Le gouvernement critiqué
Voici une nouvelle qui déplaira à Dominique Bussereau : 89 % des répondants jugent que le gouvernement ne les soutient pas assez. Le ministre de l'Agriculture répète pourtant, à qui veut l'entendre, le montant des sommes qu'il a débloquées depuis deux ans pour venir en aide à la filière. Mais rien n'y fait car, au bout du compte, les exploitants ne touchent que de maigres aides. Pour les obtenir, ils ont monté d'épais dossiers, aux critères rigides et souvent inadaptés aux demandes du terrain. Bien plus que de petits chèques, les vignerons attendent un soutien politique du gouvernement. De ce côté-là, rien ne change vraiment. Les pouvoirs publics tirent sur le vin dès qu'il s'agit de lutter contre l'alcoolisme. Les charges sociales continuent d'être trop lourdes pour 96 %. Par ailleurs, les offices et les syndicats ne sont pas mieux notés que le gouvernement : 76 % estiment que l'Inao n'est pas efficace, 72 % que Viniflhor ne l'est pas davantage, et 66 % jugent pareillement les syndicats. Les Champenois se distinguent : ils sont les seuls à dire que les syndicats sont efficaces, à coup sûr une bonne note pour le SGVC !

Le négoce s'en sort bien
C'est une surprise : une majorité de personnes ayant répondu juge que le négoce reste un partenaire valable.

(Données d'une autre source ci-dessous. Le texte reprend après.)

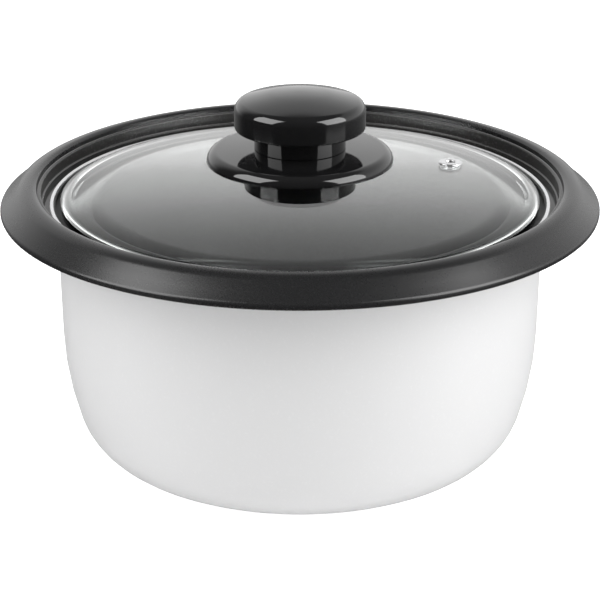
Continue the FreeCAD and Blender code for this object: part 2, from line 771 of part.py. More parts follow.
def make_control_pod():
    height = "(pod_high - pod_low)"
    blank = block("pod_blank", "2 * pod_half_width", "50", height, "0", "pod_face - 50",
                  "pod_low")
    face = worth("pod_face")
    outside = round_edges("pod_rounded", blank, "pod_round",
                          lambda edge: edge.CenterOfMass.y > face - 26
                          and abs(edge.CenterOfMass.x) > 40)
    softened = round_edges("pod_softened", outside, "1.5",
                           lambda edge: edge.CenterOfMass.y > face - 0.01)
    hollow = block("pod_hollow", "2 * (pod_half_width - pod_wall)", "60",
                   height + " - 2 * pod_wall", "0", "pod_face - pod_wall - 60",
                   "pod_low + pod_wall")
    hollow_face = worth("pod_face - pod_wall")
    inside = round_edges("pod_hollow_rounded", hollow, "pod_round - pod_wall",
                         lambda edge: edge.CenterOfMass.y > hollow_face - 31
                         and abs(edge.CenterOfMass.x) > 40)
    bowl = bowl_solid("pod_bowl_cutter", "0 - 0.2", "pod_high + 20")
    bushing_hole = rod("pod_bushing_hole", "spindle_radius + 1.6", "20", "selector_across",
                       "pod_face - 10", "selector_up", BACKWARDS)
    lamp_hole = rod("pod_lamp_hole", "lens_radius", "20", "0 - 2", "pod_face - 10", "lamp_up",
                    BACKWARDS)
    inlet_hole = block("pod_inlet_hole", "inlet_width", "20", "inlet_height",
                       "0 - inlet_across", "pod_face - 10", "inlet_up - inlet_height / 2")
    keep(less("control_pod", softened, [inside, bowl, bushing_hole, lamp_hole, inlet_hole]),
         "control_pod")


def make_switch():
    inner_face = "(pod_face - pod_wall)"
    case = block("switch_case", "switch_size", inner_face + " - switch_back", "switch_size",
                 "selector_across", "switch_back", "selector_up - switch_size / 2")
    bushing = rod("switch_bushing", "spindle_radius + 1.5", "pod_wall + 3", "selector_across",
                  inner_face, "selector_up", BACKWARDS)
    bore = rod("switch_bore", "spindle_radius + 0.05", "20", "selector_across",
               inner_face + " - 5", "selector_up", BACKWARDS)
    keep(less("rotary_switch", joined("switch_solid", [case, bushing]), [bore]),
         "rotary_switch")
    nut = hexagon("switch_nut_blank", "spindle_radius + 3.6", "0", "2")
    nut_bore = rod("switch_nut_bore", "spindle_radius + 1.55", "6", "0", "0", "0 - 1")
    doc.recompute()
    collar_nut = less("switch_nut", nut, [nut_bore])
    placed(collar_nut, "selector_across", "pod_face", "selector_up", BACKWARDS)
    keep(collar_nut, "switch_nut")


def make_selector():
    back = "(pod_face + 0.4)"
    spindle = turned("switch_spindle", [
        ("0", "0"),
        ("spindle_radius", "0"),
        ("spindle_radius", "dial_front - 2.5 - (pod_face - pod_wall - 4.5)"),
        ("0", "dial_front - 2.5 - (pod_face - pod_wall - 4.5)"),
    ])
    placed(spindle, "selector_across", "pod_face - pod_wall - 4.5", "selector_up", BACKWARDS)
    keep(spindle, "switch_spindle")
    length = "(dial_front - %s)" % back
    dial = turned("dial_turned", [
        ("spindle_radius + 4.6", "0"),
        ("dial_radius - 0.4", "0"),
        ("dial_radius", "0.4"),
        ("dial_radius - 1.2", length + " - 1.5", LEFT, "1.5"),
        ("dial_radius - 2.7", length),
        ("0", length),
        ("0", length + " - 2.4"),
        ("spindle_radius + 0.02", length + " - 2.4"),
        ("spindle_radius + 0.02", "3.4"),
        ("spindle_radius + 4.6", "3.4"),
    ])
    placed(dial, "selector_across", back, "selector_up", BACKWARDS)
    slot = block("pointer_slot", "1.6", "1.4", "dial_radius - 5", "selector_across",
                 "dial_front - 0.6", "selector_up + 2")
    keep(less("selector_knob", dial, [slot]), "selector_knob")
    keep(block("selector_pointer", "1.5", "0.8", "dial_radius - 5.1", "selector_across",
               "dial_front - 0.6", "selector_up + 2.05"), "selector_pointer")


def make_pilot_lamp():
    inner_face = "(pod_face - pod_wall)"
    lens = turned("pilot_lens", [
        ("0", "0"),
        ("lens_radius - 0.1", "0"),
        ("lens_radius - 0.1", "pod_wall"),
        ("lens_radius + 0.8", "pod_wall"),
        ("lens_radius + 0.8", "pod_wall + 0.8"),
        ("lens_radius - 0.6", "pod_wall + 1.8"),
        ("0", "pod_wall + 1.8"),
    ])
    placed(lens, "0 - 2", inner_face, "lamp_up", BACKWARDS)
    keep(lens, "pilot_lens")
    lamp = rod("pilot_lamp", "lens_radius - 0.8", "8", "0 - 2", inner_face + " - 8.2", "lamp_up",
               BACKWARDS)
    keep(lamp, "pilot_lamp")


def make_inlet():
    centre = "(0 - inlet_across)"
    low = "(inlet_up - inlet_height / 2)"
    body = block("inlet_body", "inlet_width - 0.2", "pod_face - inlet_back",
                 "inlet_height - 0.2", centre, "inlet_back", low + " + 0.1")
    frame = block("inlet_frame", "inlet_width + 3.6", "1.5", "inlet_height + 3.6", centre,
                  "pod_face", low + " - 1.8")
    socket = block("inlet_socket", "socket_width", "socket_depth + 1", "socket_height", centre,
                   "pod_face + 1.5 - socket_depth", "inlet_up - socket_height / 2")
    middle_up = worth("inlet_up")
    chamfered = doc.addObject("Part::Chamfer", "inlet_socket_cut")
    doc.recompute()
    chamfered.Base = socket
    corners = [n for n, edge in enumerate(socket.Shape.Edges, start=1)
               if edge.CenterOfMass.z > middle_up + 1 and edge.BoundBox.YLength > 5]
    chamfered.Edges = [(n, 4.0, 4.0) for n in corners]
    places = ((7.0, -1.5), (-7.0, -1.5), (0.0, 2.5))
    pins = []
    slots = []
    for number, (across, up) in enumerate(places, start=1):
        middle = "%s + (%g)" % (centre, across)
        pins.append(block("inlet_pin_%d" % number, "2", "socket_depth + 6", "4", middle,
                          "inlet_back - 3.6", "inlet_up + (%g) - 2" % up))
        slots.append(block("inlet_pin_slot_%d" % number, "2.1", "20", "4.1", middle,
                           "inlet_back - 5", "inlet_up + (%g) - 2.05" % up))
    keep(less("power_inlet", joined("inlet_moulding", [body, frame]), [chamfered] + slots),
         "power_inlet")
    keep(group("inlet_pins", pins), "inlet_pins")


# ---------------------------------------------------------------- wiring under the well

def make_terminal_block():
    case = block("terminal_case", "30", "14", "12", "0", "40", "base_level + 4")
    holes = [rod("terminal_hole_%d" % n, "1.6", "20", "%g" % across, "37", "base_level + 10",
                 BACKWARDS) for n, across in enumerate((-10.5, -3.5, 3.5, 10.5), start=1)]
    keep(less("terminal_block", case, holes), "terminal_block")
    post = block("terminal_post", "26", "5", "4 - housing_wall - plate_thick", "0", "48.6",
                 "base_level + housing_wall + plate_thick")
    slot = block("terminal_post_slot", "18", "2", "10", "0", "50", "base_level")
    keep(less("terminal_bracket", post, [slot]), "terminal_bracket")


def make_thermal_fuse():
    axis_up = "(well_floor - well_wall - 3.0)"
    keep(rod("thermal_fuse", "2.0", "11", "24", "12", axis_up, BACKWARDS), "thermal_fuse")
    strap = block("fuse_strap", "7", "6", "5.6", "24", "14.5", axis_up + " - 2.7")
    bore = rod("fuse_strap_bore", "2.1", "20", "24", "8", axis_up, BACKWARDS)
    keep(less("fuse_clip", strap, [bore]), "fuse_clip")


def routed_wire(label, route):
    """Round wire along straight runs that large tangent arcs join."""
    points = [FreeCAD.Vector(*point) for point in route]
    edges = []
    start = points[0]
    for before, corner, after in zip(points, points[1:], points[2:]):
        arrive = (corner - before)
        leave = (after - corner)
        turn = arrive.getAngle(leave)
        share = 0.45 * min(arrive.Length, leave.Length)
        radius = share / math.tan(turn / 2)
        arrive.normalize()
        leave.normalize()
        first = corner - arrive * share
        last = corner + leave * share
        inward = (leave - arrive).normalize()
        centre = corner + inward * (radius / math.cos(turn / 2))
        middle = centre - inward * radius
        edges.append(Part.LineSegment(start, first).toShape())
        edges.append(Part.Arc(first, middle, last).toShape())
        start = last
        print("%s bend radius %.1f" % (label, radius))
    edges.append(Part.LineSegment(start, points[-1]).toShape())
    path = Part.Wire(edges)
    size = worth("wire_radius")
    ring = Part.Circle(points[0], points[1] - points[0], size).toShape()
    shape = path.makePipeShell([Part.Wire([ring])], True, True)
    expected = math.pi * size ** 2 * path.Length
    if abs(shape.Volume - expected) > 0.02 * expected:
        raise RuntimeError("wrong volume in " + label)
    wire = doc.addObject("Part::Feature", label)
    wire.Shape = shape
    keep(wire, label)


def make_wires():
    block_back = 54.4
    block_front = 39.6
    block_up = worth("base_level + 10")
    pin_back = worth("inlet_back") - 4.4
    up = worth("inlet_up")
    routed_wire("neutral_wire", [(-31, pin_back, up - 1.5), (-31, 83, 25), (-24, 72, 14),
                                 (-13, 64, 11), (-10.5, block_back, block_up)])
    routed_wire("live_wire", [(-17, pin_back, up - 1.5), (-17, 82, 24), (-10, 72, 15),
                              (-4.5, 63, 12), (-3.5, block_back, block_up)])
    routed_wire("low_heat_wire", [(18, 92.3, 33), (17, 86, 26), (10, 74, 15.5),
                                  (4.5, 64, 12.5), (3.5, block_back, block_up)])
    routed_wire("high_heat_wire", [(26, 92.3, 33), (26, 86, 25), (20, 74, 14.5),
                                   (12, 65, 12), (10.5, block_back, block_up)])
    routed_wire("fuse_wire", [(10.5, block_front, block_up), (11.5, 31, 12.5), (18, 18, 17),
                              (23, 4, 20), (24, 0, 22)])


def make_earth():
    keep(screw_down("earth_screw", "2.4", "base_level + housing_wall + plate_thick", "1.0",
                    ("0 - 34", "20")), "earth_screw")


def screw_down(label, head_radius, seat, head_height, place):
    piece = turned(label, [
        ("0", "0.05"),
        (head_radius, "0.05"),
        (head_radius, head_height + " + 0.05"),
        (head_radius + " - 0.6", head_height + " + 0.65"),
        ("0", head_height + " + 0.65"),
    ])
    return placed(piece, place[0], place[1], seat)


make_outer_housing()
make_support_ring()
make_rim_collar()
make_heat_well()
make_heater()
make_blanket()
make_base()
make_cooking_pot()
make_lid_glass()
make_lid_band()
make_vent_grommet()
make_knob()
make_control_pod()
make_switch()
make_selector()
make_pilot_lamp()
make_inlet()
make_terminal_block()
make_thermal_fuse()
make_wires()
make_earth()
doc.recompute()

for item in doc.Objects:
    if "Invalid" in item.State or "Error" in item.State:
        raise RuntimeError("%s did not build" % item.Label)
for piece in subparts:
    if piece.Shape.isNull() or not piece.Shape.isValid():
        raise RuntimeError("%s has no valid shape" % piece.Label)

os.makedirs("parts", exist_ok=True)
for piece in subparts:
    piece.Shape.exportStep("parts/%s.step" % piece.Label)
print("%d sub-parts written" % len(subparts))
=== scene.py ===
import json
import math

import bpy
from bpy.props import FloatProperty, FloatVectorProperty, IntProperty, PointerProperty
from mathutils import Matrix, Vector

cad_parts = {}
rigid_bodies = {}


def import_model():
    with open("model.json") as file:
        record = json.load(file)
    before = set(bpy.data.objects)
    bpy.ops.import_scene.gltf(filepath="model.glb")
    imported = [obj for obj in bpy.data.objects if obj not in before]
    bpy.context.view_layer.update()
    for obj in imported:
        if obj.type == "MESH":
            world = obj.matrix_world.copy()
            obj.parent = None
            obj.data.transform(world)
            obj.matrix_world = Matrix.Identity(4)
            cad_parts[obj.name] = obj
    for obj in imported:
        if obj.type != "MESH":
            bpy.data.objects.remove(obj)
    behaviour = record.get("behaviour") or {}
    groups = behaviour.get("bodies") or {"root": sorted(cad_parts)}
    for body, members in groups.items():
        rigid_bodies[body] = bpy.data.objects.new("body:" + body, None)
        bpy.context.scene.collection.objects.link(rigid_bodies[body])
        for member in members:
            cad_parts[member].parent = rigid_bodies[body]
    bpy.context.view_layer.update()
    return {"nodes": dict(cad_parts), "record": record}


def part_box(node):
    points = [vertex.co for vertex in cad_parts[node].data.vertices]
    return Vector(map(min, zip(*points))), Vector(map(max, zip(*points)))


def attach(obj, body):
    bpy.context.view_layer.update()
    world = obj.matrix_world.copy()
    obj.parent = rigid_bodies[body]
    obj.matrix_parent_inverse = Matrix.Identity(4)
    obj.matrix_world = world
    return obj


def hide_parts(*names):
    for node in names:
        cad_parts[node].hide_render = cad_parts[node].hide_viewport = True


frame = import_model()

bl_info = {
    "name": "Slow Cooker",
    "version": (1, 0, 0),
    "blender": (4, 5, 0),
    "location": "View3D > Sidebar > Slow Cooker",
    "description": "Models the shown pieces of a small slow cooker round its packed frame",
    "category": "Object",
}

MM = 0.001
# Ways that an arc can turn from one corner to the next, and the mark of a rounded corner
LEFT = 1
RIGHT = -1
ROUND = 2

# Places read from the frame
COLLAR_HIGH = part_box("rim_collar")[1]
RING_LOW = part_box("support_ring")[0]
HOUSING_LOW, HOUSING_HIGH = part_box("outer_housing")
POT_LOW, POT_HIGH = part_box("cooking_pot")
GLASS_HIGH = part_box("lid_glass")[1]
BAND_LOW, BAND_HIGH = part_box("lid_band")
GRIP_LOW, GRIP_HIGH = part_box("knob_grip")
GUARD_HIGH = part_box("knob_guard")[1]
VENT_LOW, VENT_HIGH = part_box("vent_grommet")
POD_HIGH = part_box("control_pod")[1]
DIAL_LOW, DIAL_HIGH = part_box("selector_knob")

# The lid's glass, whose slope the vent eyelet follows: its thickness, the radius of its dome,
# and its top above the brim's lowest edge
GLASS_THICK = 3.4 * MM
GLASS_DOME = 2250.0 * MM
GLASS_TOP = 7.7 * MM
# Places of the dial's marks after the first, in degrees clockwise from straight up
DIAL_ANGLES = (45.0, 90.0, 135.0)

# Light from round about, as (sine of elevation, share of the peak); the glass has its own
WORLD_PEAK = 2.5
BACK_STOPS = ((0.0, 0.56), (1.0, 0.08), (0.33, 0.545), (0.46, 0.46), (0.58, 0.39),
              (0.70, 0.34), (0.74, 0.26), (0.78, 0.12))
GLASS_STOPS = ((0.0, 0.3), (1.0, 0.02), (0.15, 0.6), (0.22, 1.0), (0.26, 0.89), (0.289, 0.67),
               (0.316, 0.545), (0.341, 0.40), (0.364, 0.30), (0.387, 0.225), (0.42, 0.16),
               (0.5, 0.09))
FRONT_STOPS = ((0.0, 0.05), (1.0, 0.08), (0.3, 0.05), (0.6, 0.06))
# How far the bright side turns towards +X, and half the width over which it fades
BRIGHT_SIDE = 0.8
BRIGHT_FADE = 0.35
# Light that the floor gives off itself, as if lit from below
FLOOR_GLOW = 0.7
# Name, place, width and height, power in watts
SOFTBOXES = (
    ("left_softbox", (-0.98, -0.40, 0.86), (0.95, 1.1), 18.0),
    ("right_softbox", (1.0, -0.45, 0.74), (0.95, 1.1), 18.0),
)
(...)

Nous nous attendions à une note bien plus sévère, compte tenu des nombreux contentieux nés des engagements non tenus. Mais si l'on exclut la Champagne, les choses changent. Les vignerons qui ont répondu à notre questionnaire sont plutôt majoritaires à dire que le négoce n'est plus un partenaire valable. Ce sentiment est très fort à Bordeaux. Là, les relations entre les négociants et les producteurs sont tendues. Les négociants jettent aux producteurs que leurs vins sont de qualité insuffisante. Ces derniers leur rétorquent qu'ils ne font pas assez d'efforts pour les vendre.

Libéraliser les pratiques oenologiques
Les vignerons estiment que la France doit autoriser les mêmes pratiques oenologiques que les pays du Nouveau Monde. Même ceux qui font surtout de l'AOC partagent cet avis. Malgré cela, comme l'ensemble des répondants, ils sont près de 60 % à déclarer qu'ils n'ont pas l'intention d'utiliser les copeaux lorsqu'ils seront autorisés. Les Bordelais font exception : la majorité veut utiliser les copeaux. Ils y sont bien plus favorables que les vignerons languedociens.

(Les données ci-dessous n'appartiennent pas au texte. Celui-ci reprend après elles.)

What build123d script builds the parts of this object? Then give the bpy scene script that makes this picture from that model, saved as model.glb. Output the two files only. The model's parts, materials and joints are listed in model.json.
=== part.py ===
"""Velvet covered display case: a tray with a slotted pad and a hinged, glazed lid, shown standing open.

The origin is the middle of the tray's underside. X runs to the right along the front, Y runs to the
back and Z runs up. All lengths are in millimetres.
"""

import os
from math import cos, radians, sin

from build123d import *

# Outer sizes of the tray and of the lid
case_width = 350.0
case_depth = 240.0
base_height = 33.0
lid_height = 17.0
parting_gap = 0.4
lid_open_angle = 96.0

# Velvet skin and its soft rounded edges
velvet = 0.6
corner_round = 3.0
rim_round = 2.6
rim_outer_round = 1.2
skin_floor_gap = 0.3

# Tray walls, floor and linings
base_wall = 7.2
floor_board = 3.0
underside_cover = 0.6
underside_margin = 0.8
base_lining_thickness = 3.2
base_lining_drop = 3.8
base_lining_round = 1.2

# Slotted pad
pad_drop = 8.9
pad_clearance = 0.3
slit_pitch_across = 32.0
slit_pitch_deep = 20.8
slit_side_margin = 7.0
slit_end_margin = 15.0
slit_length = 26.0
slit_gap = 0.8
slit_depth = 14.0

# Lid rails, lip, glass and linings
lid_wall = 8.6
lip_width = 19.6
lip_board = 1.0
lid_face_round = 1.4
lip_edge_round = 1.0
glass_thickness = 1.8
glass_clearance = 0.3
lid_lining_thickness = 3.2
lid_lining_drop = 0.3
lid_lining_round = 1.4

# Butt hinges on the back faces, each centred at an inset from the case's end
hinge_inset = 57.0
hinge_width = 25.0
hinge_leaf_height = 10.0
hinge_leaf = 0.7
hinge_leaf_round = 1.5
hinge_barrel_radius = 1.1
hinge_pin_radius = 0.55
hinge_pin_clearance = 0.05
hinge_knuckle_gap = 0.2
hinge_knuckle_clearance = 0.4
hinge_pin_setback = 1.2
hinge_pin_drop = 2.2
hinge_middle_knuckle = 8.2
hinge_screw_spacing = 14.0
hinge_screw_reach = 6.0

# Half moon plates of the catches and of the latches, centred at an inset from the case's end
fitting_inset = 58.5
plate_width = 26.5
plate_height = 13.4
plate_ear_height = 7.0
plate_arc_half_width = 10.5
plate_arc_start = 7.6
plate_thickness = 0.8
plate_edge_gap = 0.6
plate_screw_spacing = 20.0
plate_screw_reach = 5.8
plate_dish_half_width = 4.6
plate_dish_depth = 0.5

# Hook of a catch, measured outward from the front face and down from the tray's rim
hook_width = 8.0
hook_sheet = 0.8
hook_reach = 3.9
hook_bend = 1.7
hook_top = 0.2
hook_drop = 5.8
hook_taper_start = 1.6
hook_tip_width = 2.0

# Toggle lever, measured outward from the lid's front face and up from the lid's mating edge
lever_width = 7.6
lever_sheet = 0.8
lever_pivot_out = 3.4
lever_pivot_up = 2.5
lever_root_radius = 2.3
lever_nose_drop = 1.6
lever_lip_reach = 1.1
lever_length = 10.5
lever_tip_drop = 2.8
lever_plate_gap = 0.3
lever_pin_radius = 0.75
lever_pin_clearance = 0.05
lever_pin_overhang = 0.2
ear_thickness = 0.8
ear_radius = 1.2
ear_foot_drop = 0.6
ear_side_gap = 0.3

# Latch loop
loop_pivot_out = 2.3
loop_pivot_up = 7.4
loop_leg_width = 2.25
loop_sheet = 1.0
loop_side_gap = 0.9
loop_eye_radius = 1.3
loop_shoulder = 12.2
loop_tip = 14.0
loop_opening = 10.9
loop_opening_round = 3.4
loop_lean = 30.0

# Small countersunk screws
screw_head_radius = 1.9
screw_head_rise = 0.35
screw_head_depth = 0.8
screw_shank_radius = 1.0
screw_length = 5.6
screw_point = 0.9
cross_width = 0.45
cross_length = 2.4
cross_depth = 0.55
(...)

Il faut assainir le marché
Rares sont les vignerons qui contestent l'intérêt de la distillation. Nous avions aussi demandé s'il fallait encourager l'arrachage. Seulement 53 % ont dit oui à cette mesure, plus lourde de conséquences que la distillation. Même dans le Midi ou à Bordeaux, elle ne remporte pas un soutien massif. Les coopérateurs sont significativement plus opposés que l'ensemble des répondants à l'arrachage.

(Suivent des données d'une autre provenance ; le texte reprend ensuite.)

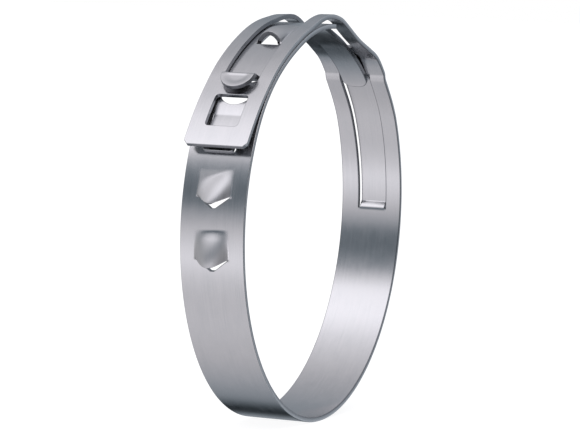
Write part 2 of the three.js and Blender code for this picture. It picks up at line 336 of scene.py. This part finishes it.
def bent(flat_angle, flat_y):
    """Point in mm: x is minus radius times sine, z is radius times cosine of the moved angle."""
    on_tab = on_retaining_tab(flat_angle, flat_y)
    on_ramp = (flat_angle > RAMP_ROOT) & (flat_angle < RAMP_TIP + 1)
    on_ramp &= ramp_tab(flat_angle, flat_y) < SLIT / 2
    in_channel = np.abs(flat_y) < CHANNEL_HALF + CHANNEL_SLIT / 2
    in_channel &= (flat_angle > CHANNEL_START - FLOOR_CREASE) & (flat_angle < CHANNEL_END + 0.3)

    angle, y = close_slits(flat_angle, flat_y)
    taper = RAIL_TAPER * smooth((TAPER_FROM - flat_angle) / TAPER_REACH)
    taper = taper * smooth((flat_angle - TAPER_START) / TAPER_RAMP)
    y = y - taper * np.clip(1 - np.abs(flat_y - TAPER_AT) / TAPER_WIDTH, 0, 1)
    radius = np.where(in_channel, channel_floor(angle), strip_radius(angle, y))

    moved = angle
    for hook in HOOKS.values():
        height, lean = hook_push(angle, y, hook)
        radius = radius + height
        moved = moved + lean

    tab_moved, tab_rise = tab_push(angle, -retaining_tab(flat_angle, flat_y))
    root = strip_radius(np.full_like(angle, RETAINING_ROOT))
    radius = np.where(on_tab, root + tab_rise, radius)
    moved = np.where(on_tab, tab_moved, moved)

    past_crease = np.maximum(0, angle - RAMP_ROOT - RAMP_CREASE)
    stretched = angle + RAMP_STRETCH * smooth((angle - RAMP_STRETCH_FROM) / 3)
    radius = np.where(on_ramp, radius + RAMP_SLOPE * past_crease, radius)
    moved = np.where(on_ramp, stretched, moved)
    y = np.where(on_ramp, y * (1 + RAMP_SPREAD * smooth(past_crease / 3)), y)

    a = np.radians(moved)
    return np.stack([-radius * np.sin(a), y, radius * np.cos(a)], axis=-1)


TAB_DRAWN = 0.5
EDGE_SHARPNESS, SIDE_SHARPNESS, DRAWN_SPREAD = 5, 4, 1.1


def formed(angle, y):
    """How strongly the steel has been drawn: one on a hook, fading to zero on the plain strip."""
    amount = 0 * angle
    for hook in HOOKS.values():
        along = (angle - hook["start"]) / (hook["mouth"] - hook["start"])
        across = np.abs(y) / hook["half"]
        here = smooth(along * EDGE_SHARPNESS) * smooth((DRAWN_SPREAD - across) * SIDE_SHARPNESS)
        amount = np.maximum(amount, here * (along < HOOK_SPREAD))
    return np.where(on_retaining_tab(angle, y), TAB_DRAWN, amount)


lip = bent(np.array([98.4]), np.array([0.0]))[0]
print("lip of the lower hook stands out to, mm:", round(float(np.hypot(lip[0], lip[2])), 2))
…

Oui au cépage pour les vins de table
Beaucoup de vignerons pâtissent de l'interdiction d'indiquer les cépages sur les vins de table. Cela les empêche de valoriser des vins hors des clous de l'appellation d'origine contrôlée. Pas étonnant donc que les deux tiers des répondants soient pour cette mesure. Même les vignerons qui font essentiellement de l'AOC sont majoritairement d'accord. Mais il y a de fortes oppositions. Tous les Savoyards qui ont répondu à notre enquête ont dit non.

Non aux rendements différenciés
C'est non aux rendements différenciés et de manière très nette pour l'ensemble des vignerons répondant à notre enquête. Les Languedociens y sont encore plus opposés que l'ensemble des répondants. 85 % d'entre eux refusent d'accorder plus de rendement à ceux qui ont des marchés. Seuls les Champenois sont plutôt pour. Mais cette région est en passe de demander une augmentation de son rendement de base pour être en mesure de répondre à la demande.

Les MCR, sans enthousiasme
C'est oui du bout des lèvres pour encourager l'utilisation des moûts concentrés rectifiés. Et pour les Bourguignons qui ont répondu, c'est franchement non. Ce sujet continue de diviser les régions françaises. Celles qui pratiquent la chaptalisation ne semblent pas prêtes à y renoncer. La Commission européenne qui veut interdire la chaptalisation dans la future OCM (Organisation commune de marché), devra faire preuve de conviction pour arriver à ses fins.

L'irrigation là ou il en faut vraiment
La majorité des répondants à notre enquête s'oppose à l'irrigation. Mais les réponses diffèrent nettement selon les régions. Les producteurs bordelais et alsaciens y sont hostiles. Les Languedociens, les Provençaux et vignerons de la vallée du Rhône y sont très nettement favorables. En fait, dans les régions où l'irrigation est une nécessité pour lutter contre le stress hydrique, les vignerons sont pour.